Governor Baker had the foresight to abandon a gas price-inflating program in the face of rising gas prices and the highest overall inflation in four decades. That the plug was pulled on TCI due to rising gas prices last November, three months before Russia invaded Ukraine, helps explain why so few are buying the White House’s assertion that Vladimir Putin is primarily responsible for high gas prices.
Permanent tax and regulatory relief, such as repeal of California’s cap & trade program, is the best way for state policy makers to provide long lasting price relief at the pump. Yet, no matter what state officials do to reduce the cost of gas, they will have to contend with a White House that is advancing contradictory policies.

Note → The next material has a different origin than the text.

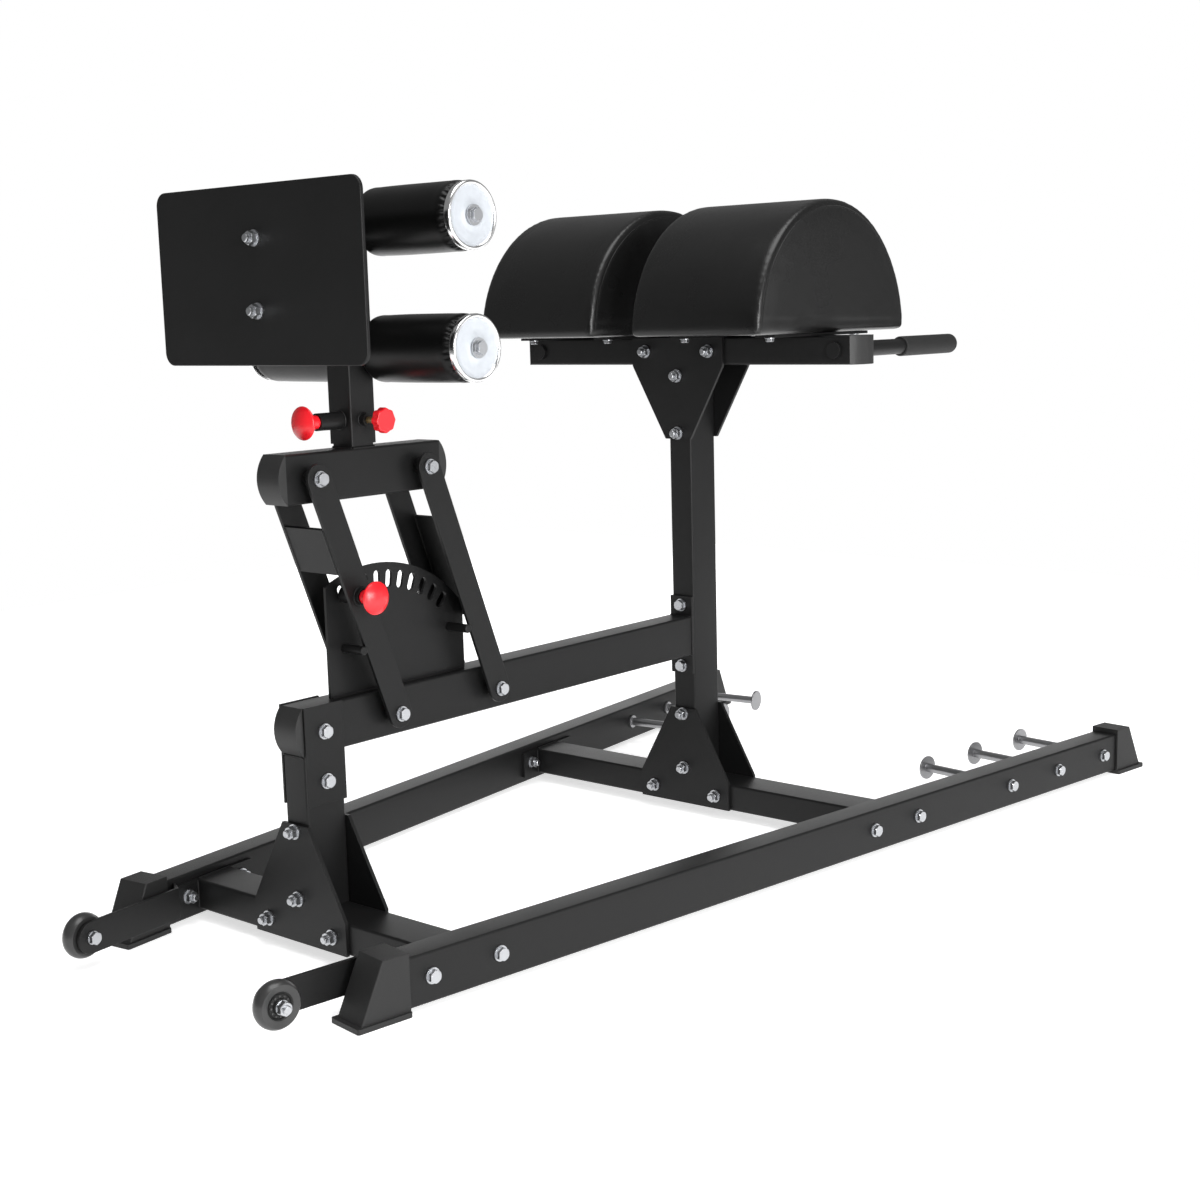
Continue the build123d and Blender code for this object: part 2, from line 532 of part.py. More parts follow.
panel = Plane(origin=(PLATE_X, 0, sum(PLATE_Z) / 2), x_dir=Y, z_dir=X)
panel = extrude(panel * RectangleRounded(2 * PLATE_HALF, PLATE_Z[1] - PLATE_Z[0], 20), amount=PANEL_T)
for z in PLATE_BOLT_Z:
    panel -= rod((PLATE_X - 1, 0, z), (PLATE_X + 9, 0, z), 6.3)
panel = chamfer(panel.edges().group_by(Axis.X)[0], 1.0)
save("foot_plate", panel)
save("plate_bolts", [put(bolt(PANEL_T + 6), (PLATE_X + PANEL_T + 6, 0, z), MX) for z in PLATE_BOLT_Z])

axle_x = sx1 + AXLE_R
axles, roller_bolts = [], []
for z in ROLLER_Z:
    seat = block(sx1, axle_x, -FACE, FACE, z - AXLE_R, z + AXLE_R)
    axles.append(seat + rod((axle_x, -237, z), (axle_x, 237, z), AXLE_R))
    end_bolt = bolt(0.0, nut=0, washer=15)
    roller_bolts += both(put(end_bolt, (axle_x, 237, z), MY))
save("roller_axles", axles)
save("roller_bolts", roller_bolts)

# foam roller, and a deep round cap with a raised rim over its outer end
FOAM_Y = (34.0, 225.0)
FOAM_L = FOAM_Y[1] - FOAM_Y[0]
BORE = AXLE_R + 0.06
foam = Polyline((BORE, 0), (ROLLER_R, 0), (ROLLER_R, FOAM_L), (BORE, FOAM_L), close=True)
foam = revolve(Plane.XZ * make_face(foam), Axis.Z)
foam = fillet(foam.edges().filter_by(lambda e: e.length > 300), 7.0)
CAP_R = 49.5
disc = Polyline(
    (AXLE_R + 1.0, 0), (CAP_R - 2, 0), (CAP_R, 2), (CAP_R, 8.5), (CAP_R - 1.2, 10.8), (CAP_R - 3.6, 11.5),
    (CAP_R - 6, 10.6), (CAP_R - 7, 9.2), (AXLE_R + 1.0, 10.6), close=True,
)
disc = revolve(Plane.XZ * make_face(disc), Axis.Z)
for level, z in (("lower", ROLLER_Z[0]), ("upper", ROLLER_Z[1])):
    for side, s in (("left", 1), ("right", -1)):
        save(f"roller_{level}_{side}", put(foam, (axle_x, FOAM_Y[0] * s, z), (0, s, 0)))
        save(f"roller_disc_{level}_{side}", put(disc, (axle_x, (FOAM_Y[1] + 0.2) * s, z), (0, s, 0)))
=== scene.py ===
# %% [markdown]
# # Dressing a glute-ham bench
# The bench is a splayed base, a low spine, a carriage that swings on two pairs of links, and a
# tall post with two half-round pads. Its sizes are settled before this file starts: the packed
# model gives every tube, plate and bolt in its true place. This file gives each piece its
# finish, rounds the edges that light catches, and builds the soft pieces and small details.
# Lengths are in metres.

import json
import math
import random

import bmesh
import bpy
from mathutils import Matrix, Vector, noise
from mathutils.bvhtree import BVHTree

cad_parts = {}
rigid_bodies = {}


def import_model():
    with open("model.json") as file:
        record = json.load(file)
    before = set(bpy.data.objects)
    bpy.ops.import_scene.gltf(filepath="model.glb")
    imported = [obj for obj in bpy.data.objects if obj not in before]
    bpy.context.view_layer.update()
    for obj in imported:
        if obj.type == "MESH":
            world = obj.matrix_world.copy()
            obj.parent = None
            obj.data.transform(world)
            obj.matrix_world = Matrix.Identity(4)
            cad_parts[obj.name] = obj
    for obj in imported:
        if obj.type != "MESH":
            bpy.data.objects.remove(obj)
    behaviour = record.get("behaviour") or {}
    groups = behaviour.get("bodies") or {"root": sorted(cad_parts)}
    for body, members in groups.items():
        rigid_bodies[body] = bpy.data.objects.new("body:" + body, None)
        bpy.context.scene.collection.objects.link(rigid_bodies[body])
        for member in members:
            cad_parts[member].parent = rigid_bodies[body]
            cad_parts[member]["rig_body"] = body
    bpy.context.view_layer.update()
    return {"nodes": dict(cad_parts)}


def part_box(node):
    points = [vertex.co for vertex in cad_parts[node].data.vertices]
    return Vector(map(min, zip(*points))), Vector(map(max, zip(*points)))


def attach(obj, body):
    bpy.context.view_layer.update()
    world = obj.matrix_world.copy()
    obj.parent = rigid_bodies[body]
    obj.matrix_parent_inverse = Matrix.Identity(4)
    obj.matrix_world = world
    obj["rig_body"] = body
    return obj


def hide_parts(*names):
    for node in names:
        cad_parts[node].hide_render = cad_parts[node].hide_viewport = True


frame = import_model()
nodes = frame["nodes"]
random.seed(7)                  # the rollers' lumps are the only thing left to chance

# %% [markdown]
# ## The camera
# The camera stands low, off the foot end's right corner. It comes first, because every later
# look at a finish is judged through it. A camera looks down its own -Z, so its three axes are
# set from the directions that are right, up and backwards in the view.

# %% Camera
camera_at = Vector((-2.42815, -2.05565, 0.96231))
right = Vector((0.648621, -0.760662, -0.026156))
up = Vector((0.138992, 0.084591, 0.986674))

camera = bpy.data.objects.new("camera", bpy.data.cameras.new("camera"))
bpy.context.scene.collection.objects.link(camera)
axes = Matrix((right, up, right.cross(up))).transposed()
camera.matrix_world = Matrix.Translation(camera_at) @ axes.to_4x4()
camera.data.sensor_width = 36.0
camera.data.lens = 53.44
camera.data.clip_start, camera.data.clip_end = 0.05, 60.0
bpy.context.scene.camera = camera
print("camera at", [round(v, 3) for v in camera.location], "lens", camera.data.lens)

# %% [markdown]
# ## Writing shader sums as sums
# A pattern such as grain on a coat of powder is arithmetic on a few textures. Wiring it node
# by node is slow to read, so a small class wraps a socket and turns +, - and * into Math
# nodes. A second class holds one finish: it makes the Principled shader, adds any node by
# type, and plugs values or other sockets into it.

# %% Signal: a socket that can be added and multiplied
class Signal:
    def __init__(self, finish, socket):
        self.finish = finish
        self.socket = socket

    def maths(self, operation, first, second):
        return self.finish.add("ShaderNodeMath", {"operation": operation}, {0: first, 1: second})

    def __add__(self, other):
        return self.maths("ADD", self, other)

    __radd__ = __add__

    def __mul__(self, other):
        return self.maths("MULTIPLY", self, other)

    __rmul__ = __mul__

    def __sub__(self, other):
        return self.maths("SUBTRACT", self, other)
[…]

President Joe Biden’s Fiscal Year 2023 budget proposal, as a recent example, includes $45 billion in tax hikes on the oil and gas industry. The Biden Administration admits this is designed to discourage investment in domestic production. The Biden Treasury Department issued a complementary budget document that defends these energy tax increases by asserting that more investment in U.S. oil and gas production is “detrimental to long-term energy security” of the nation. In light of this, along with the recent revelation that the Biden administration is going to delay drilling leases in the Gulf of Mexico for a third straight year, it appears that whatever state actions are taken to reduce fuel prices will continue to run into the headwinds of contradictory and more macro-economically consequential federal decisions.